• Aim: Give the number of lines below that contain "this", with no other output.

• Material supplied:
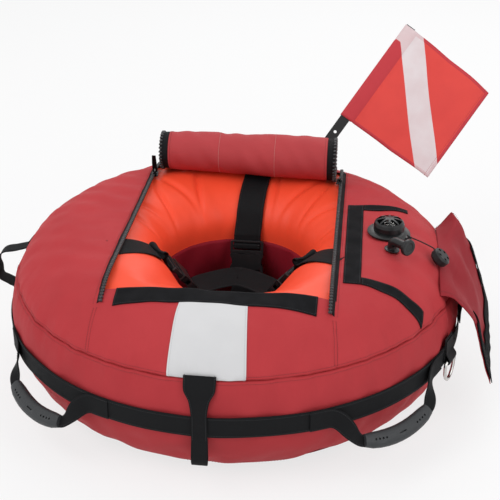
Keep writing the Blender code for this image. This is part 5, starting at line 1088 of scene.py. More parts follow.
def tooth_copy(name: str, length: float, width: float, height: float) -> Piece:
    """One zip tooth: a rounded block along X.

    Args:
        name: The copy's name.
        length: Its size along the chain.
        width: Its size across the chain.
        height: Its thickness.

    Returns:
        The object that is repeated.
    """
    half = [(-0.5, 0.35), (-0.3, 0.5), (0.3, 0.5), (0.5, 0.35)]
    outline = half + [(-x, -y) for x, y in half]
    rings = []
    for level, size in ((-0.5, 0.75), (-0.28, 1.0), (0.28, 1.0), (0.5, 0.75)):
        rings.append([(x * length * size, y * width * size, level * height) for x, y in outline])
    return copy_object(name, np.array(rings))


@dataclass
class Workshop:
    """What every sub-assembly needs: the skin, the rows of copies and the shared finishes."""

    ring: RingShape = field(default_factory=RingShape)

    def __post_init__(self) -> None:
        """Make the shared finishes and copies."""
        self.skin = Skin(self.ring)
        self.rows = CopyRow("rows_of_copies")
        self.stitch = stitch_copy(0.0028, 0.00032)
        self.tooth = tooth_copy("zip_tooth", 0.0034, 0.0062, 0.0038)
        self.coarse_tooth = tooth_copy("roll_tooth", 0.0038, 0.0064, 0.0062)
        self.dark_thread = Thread("dark_red_thread", Tone.DARK_THREAD).make()
        self.black_thread = Thread("black_thread", Tone.BLACK_THREAD).make()
        self.pale_thread = Thread("pale_thread", Tone.PALE_THREAD).make()
        self.white_thread = Thread("white_thread", Tone.WHITE_THREAD).make()
        self.hook_tape = HookTape("hook_and_loop").make()
        # The zip plastic is lighter than black: painted highlight standing in for the teeth's glints.
        self.zip_plastic = Moulded("zip_teeth_plastic", Tone.ZIP, 0.30).make()
        self.zip_tape = WovenWebbing("zip_tape_weave", 0.006, Tone.TRIM, 0.0012, 0.0015).make()

    def sew(self, name: str, lines: list[Pair], thread: Material, body: str, slot: str, pitch: float = 0.0038,
            bend: Bend | None = None) -> Piece:
        """Rows of stitches along lines.

        Args:
            name: The piece's name.
            lines: Points and outward normals.
            thread: The thread's finish.
            body: The body that it moves with.
            slot: The record's material slot.
            pitch: Distance from stitch to stitch.
            bend: The joint that the seam crosses, if it does.

        Returns:
            The new object.
        """
        return settle(self.rows.lay(name, lines, pitch, self.stitch, thread), body, slot, bend=bend)

    def line_over(self, corners: list[tuple[float, float]], lift: float) -> Pair:
        """A line on the cover's top through plan corners, with its normals."""
        parts = []
        for start, end in zip(corners, corners[1:]):
            steps = max(2, int(math.dist(start, end) / 0.004))
            parts.append(np.linspace(start, end, steps, endpoint=False))
        points = np.concatenate([*parts, corners[-1:]])
        return self.skin.over(points[:, 0], points[:, 1], lift)


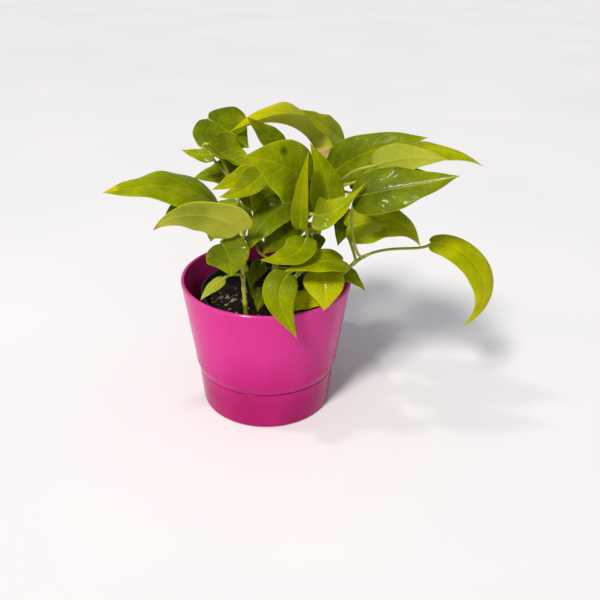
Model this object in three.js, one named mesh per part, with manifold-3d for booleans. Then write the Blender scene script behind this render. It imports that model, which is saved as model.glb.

• Task response: 2